## WHAT IS ASKED
Repeat exactly the lines of the listing below, please, starting with the first and ending with the line containing "along, depth, seeds = half_circle(g, uv)"; leave out the rest.

Modeling code records

--------------------------------

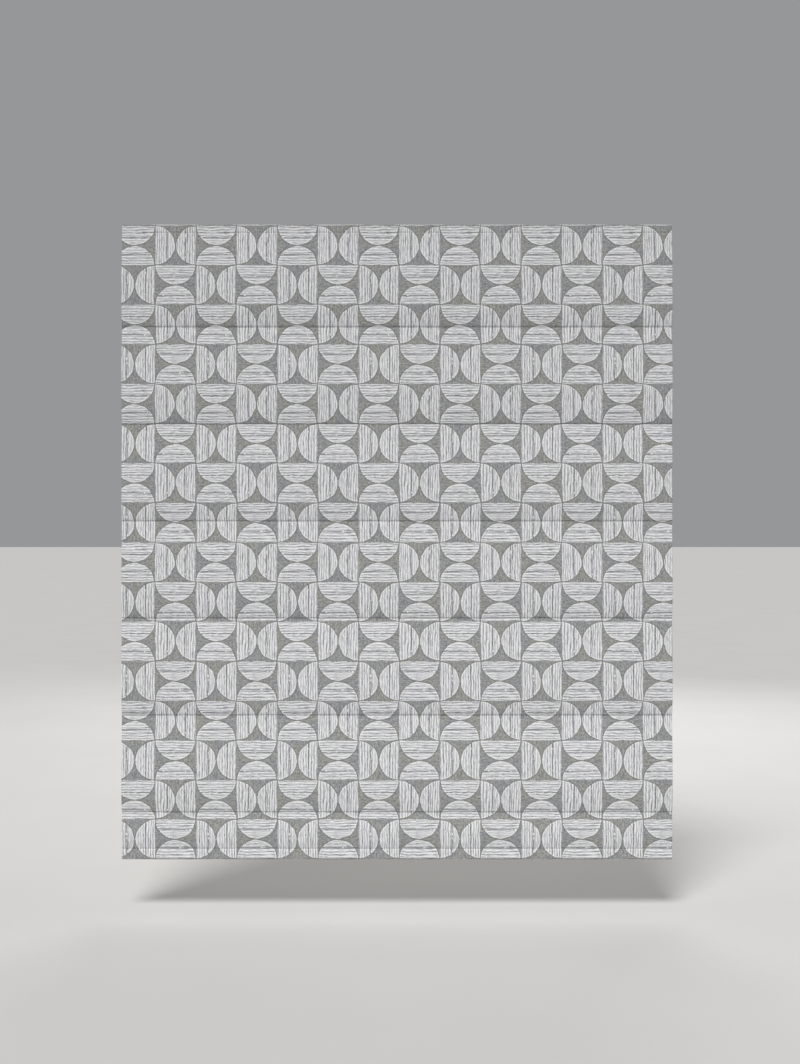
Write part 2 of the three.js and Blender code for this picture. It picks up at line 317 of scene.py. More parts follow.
def printed_cloth():
    """Half circles with brushed hatching, in cells turned a quarter from each to the next."""
    g = Nodes("printed_cloth", Roughness=0.9, Sheen_Weight=0.15, Sheen_Roughness=0.5)
    uv = g.flat_cloth()
    along, depth, seeds = half_circle(g, uv)

    def streak(k_along, k_depth, offset, detail=2.0):
        """Brush strokes along the flat side, different in each half circle of a repeat."""
        x = g.add(g.times(along, k_along), g.add(g.times(seeds[0], 17.0), offset))
        y = g.add(g.times(depth, k_depth), g.add(g.times(seeds[0], 9.0), offset))
        return g.noise(g.vector(x, y), 1.0, detail, "2D")

    dark, gleam = hatching(g, depth, seeds, streak)
    inside, rim, fringe = outline(g, along, depth, streak)
    ink = print_ink(g, uv, streak, dark, gleam, rim)
    cloth = g.mix(inside, print_ground(g, uv, streak, fringe), ink)
    weave = g.add(*threads(g, uv))
    g.colour(g.mix(g.times(g.step(weave, 0.75, 1.25), 0.10), cloth, "#f4f4f2"))
    g.bump(weave, 0.25 * MM, 0.6)
    return g.material


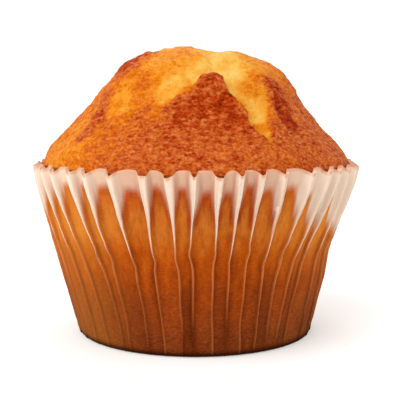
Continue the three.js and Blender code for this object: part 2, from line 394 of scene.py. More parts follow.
def paper_material():
    nodes = Nodes("paper")
    contact = nodes.attribute("contact")
    level = nodes.attribute("level")
    shade = nodes.attribute("shade")
    crest = nodes.attribute("crest")
    near = nodes.attribute("near")
    edge = nodes.attribute("edge")
    pale = nodes.attribute("pale")
    blotch = nodes.noise(2.4, detail=4.0, stretch=(1, 1, 0.45))
    streak = nodes.noise(0.9, detail=3.0, stretch=(1, 1, 0.3))
    fibre = nodes.noise(0.5, detail=4.0, stretch=(0.7, 0.7, 2.2))
    uneven = nodes.spread(blotch, 0.3, 0.7, -0.1, 0.1)
    uneven = nodes.math("MULTIPLY", uneven, nodes.spread(level, 0.0, 0.12))
    level = nodes.math("ADD", level, uneven, clamp=True)
    # wet paper, darker towards the foot
    soaked = nodes.ramp(
        level,
        [
            (0.0, paper_colour(102, 44, 21)),
            (0.15, paper_colour(125, 53, 24)),
            (0.26, paper_colour(141, 57, 20)),
            (0.39, paper_colour(160, 64, 14)),
            (0.53, paper_colour(182, 79, 14)),
            (0.64, paper_colour(198, 106, 34)),
            (0.73, paper_colour(203, 114, 42)),
            (0.82, paper_colour(190, 96, 34)),
            (0.92, paper_colour(184, 80, 26)),
            (1.0, paper_colour(178, 72, 24)),
        ],
    )
    soaked = nodes.mix(nodes.spread(fibre, 0.4, 0.75, 0.0, 0.3), soaked, paper_colour(214, 122, 48))
    soaked = nodes.mix(nodes.spread(streak, 0.45, 0.8, 0.0, 0.5), soaked, paper_colour(120, 42, 6))
    # painted shade beside the folds and on the panels turned away from the light
    soaked = nodes.mix(shade, soaked, paper_colour(92, 30, 4))
    # painted light: the case's sides, seen edge on, are lighter, most of all low down on the left
    soaked = nodes.mix(nodes.spread(pale, 0, 1, 0.0, 0.3), soaked, paper_colour(247, 166, 62))
    # dry paper, duller where the cake lies close behind it
    dry = nodes.mix(near, paper_colour(240, 218, 198), paper_colour(218, 175, 148))
    dry = nodes.mix(nodes.spread(streak, 0.4, 0.75, 0.0, 0.2), dry, paper_colour(206, 162, 136))
    # painted light on the sides of the dry paper too
    dry = nodes.mix(nodes.spread(pale, 0, 1, 0.0, 0.55), dry, paper_colour(246, 228, 208))
    dry = nodes.mix(edge, dry, paper_colour(228, 170, 138))
    colour = nodes.mix(contact, dry, soaked)
    # painted highlights along the ridges and the corners of the open folds
    crease_highlight_colour = nodes.mix(contact, paper_colour(252, 226, 200), paper_colour(228, 138, 78))
    colour = nodes.mix(crest, colour, crease_highlight_colour)
    # painted shade where the paper meets the floor
    foot = nodes.spread(nodes.attribute("foot"), 0.0, 1.0, 0.0, 0.9)
    colour = nodes.mix(foot, colour, paper_colour(36, 12, 4))
    nodes.link(colour, nodes.shader.inputs["Base Color"])
    nodes.shader.inputs["Specular IOR Level"].default_value = 0.03
    nodes.shader.inputs["Roughness"].default_value = 0.7
    nodes.link(nodes.bump(fibre, 0.1), nodes.shader.inputs["Normal"])
    # painted light: the inner faces near the rim glow, standing in for light through the thin paper
    lit_through = nodes.mix(nodes.attribute("inner"), (0.0, 0.0, 0.0, 1), (0.85, 0.62, 0.48, 1))
    nodes.link(lit_through, nodes.shader.inputs["Emission Color"])
    nodes.shader.inputs["Emission Strength"].default_value = 0.35
    return nodes.material


def floor_material():
    nodes = Nodes("floor_white")
    speck = nodes.noise(3.0, detail=2.0)
    pale = nodes.ramp(speck, [(0.0, (0.75, 0.75, 0.79, 1)), (1.0, (0.77, 0.77, 0.81, 1))])
    nodes.link(pale, nodes.shader.inputs["Base Color"])
    nodes.shader.inputs["Roughness"].default_value = 0.9
    nodes.shader.inputs["Specular IOR Level"].default_value = 0.0
    nodes.shader.inputs["Emission Color"].default_value = (1.0, 0.99, 0.82, 1)
    nodes.shader.inputs["Emission Strength"].default_value = 0.26
    return nodes.material


# ---------------------------------------------------------------- cake

GRID = 280  # cells along a side of the crown's grid
SLOPE_STEPS = 2000
CAKE_FLOOR = 0.6
CAKE_FLOOR_RADIUS = FOOT_RADIUS - 1.2
WALL_BAKE = 0.7
FLOOR_BAKE = 0.8
# Rows of the cake's wall: height, gap to the paper, and how far it follows the paper into the folds
CAKE_WALL_ROWS = [
    (36.0, 0.12, 0.45), (35.3, 0.12, 0.4), (34.4, 0.12, 0.3), (33.0, 0.15, 0.2), (30.0, 0.2, 0.0),
    (25.0, 0.35, 0.0), (20.0, 0.5, 0.0), (14.0, 0.5, 0.0), (7.0, 0.5, 0.0), (1.4, 0.5, 0.0),
]

# How far each part of the crown is baked, from 0, pale crumb, to 1, burnt: x, y, radius, bake,
# strength. Areas lie under the pale crumb of the cracks.
BAKED_AREAS = [
    # left side, lighter than the front
    (-28.7, -11.9, 11, 0.45, 0.95), (-23.6, -18.7, 7, 0.5, 0.9), (-25.1, 3.9, 12, 0.48, 0.9),
    (-17.4, -21.3, 5, 0.56, 0.7), (-26.9, -16.9, 6, 0.42, 0.8), (-14.5, -24.5, 5, 0.61, 0.7),
    (-13.4, -21.4, 2.8, 0.56, 0.7), (-10.2, -20.4, 1.6, 0.66, 0.8),
    # humps at the top
    (-6.9, -7.9, 10, 0.3, 0.9), (-11.4, -12.4, 7, 0.34, 0.8), (9.7, -7.7, 8, 0.3, 0.9),
    (0.0, 4.0, 14, 0.4, 0.7), (-2.5, -10.8, 2.2, 0.46, 0.6), (-6.2, -14.9, 2, 0.42, 0.6),
    (-4.5, -8.4, 1.8, 0.46, 0.5), (7.2, -11.1, 2.4, 0.18, 0.8), (11.0, -8.6, 1.8, 0.44, 0.6),
    (9.3, -12.5, 2.0, 0.22, 0.7),
    # round the burnt lip and the knob at the back left
    (-14.0, -4.0, 5.5, 0.6, 0.8), (-17.5, -1.0, 4, 0.56, 0.6), (-13.0, 12.5, 5, 0.68, 0.8),
    # front flap, browned more at its edge
    (1.0, -25.5, 5.5, 0.76, 0.6), (4.6, -25.1, 2.8, 0.82, 0.8), (10.3, -25.2, 1.9, 0.8, 0.7),
    (2.3, -22.7, 2.6, 0.82, 0.8), (-3.1, -23.3, 3.0, 0.8, 0.8), (-11.1, -21.8, 3.2, 0.62, 0.6),
    (-7.7, -22.0, 1.6, 0.5, 0.7),
    # right flap
    (11.9, -11.4, 3.0, 0.38, 0.8), (19.7, -11.6, 3, 0.62, 0.7), (12.7, -17.5, 2.2, 0.3, 0.8),
    (23.3, -14.5, 5, 0.67, 0.7), (27.2, -7.8, 8, 0.68, 0.8), (24.2, 7.7, 10, 0.62, 0.8),
    # back
    (-9.5, 13.3, 5, 0.72, 0.7), (8.6, 13.3, 5, 0.74, 0.7), (-21.3, 17.4, 8, 0.55, 0.8),
    (7.8, 26.2, 7, 0.72, 0.8), (-1.9, 23.1, 6, 0.6, 0.7), (16.5, 20.3, 4, 0.8, 0.7),
    (-13.0, 12.8, 2, 0.88, 0.8), (8.9, 12.0, 2, 0.86, 0.8),
]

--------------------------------

## CORRECT ANSWER
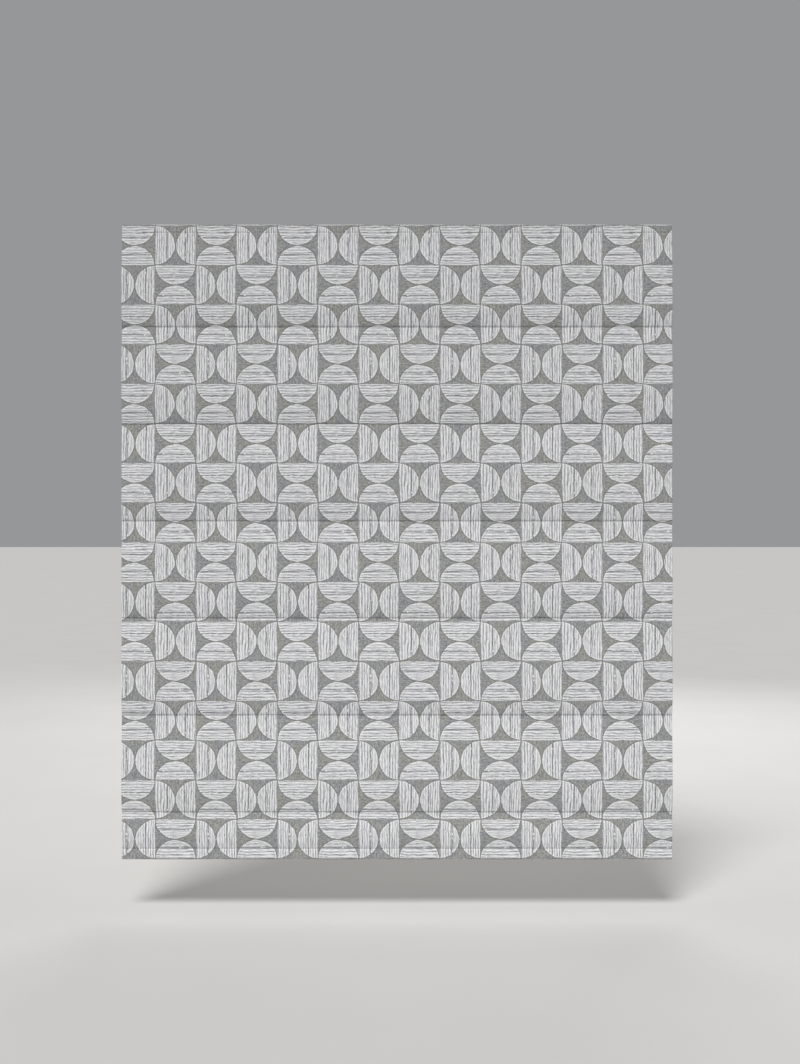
Write part 2 of the three.js and Blender code for this picture. It picks up at line 317 of scene.py. More parts follow.
def printed_cloth():
    """Half circles with brushed hatching, in cells turned a quarter from each to the next."""
    g = Nodes("printed_cloth", Roughness=0.9, Sheen_Weight=0.15, Sheen_Roughness=0.5)
    uv = g.flat_cloth()
    along, depth, seeds = half_circle(g, uv)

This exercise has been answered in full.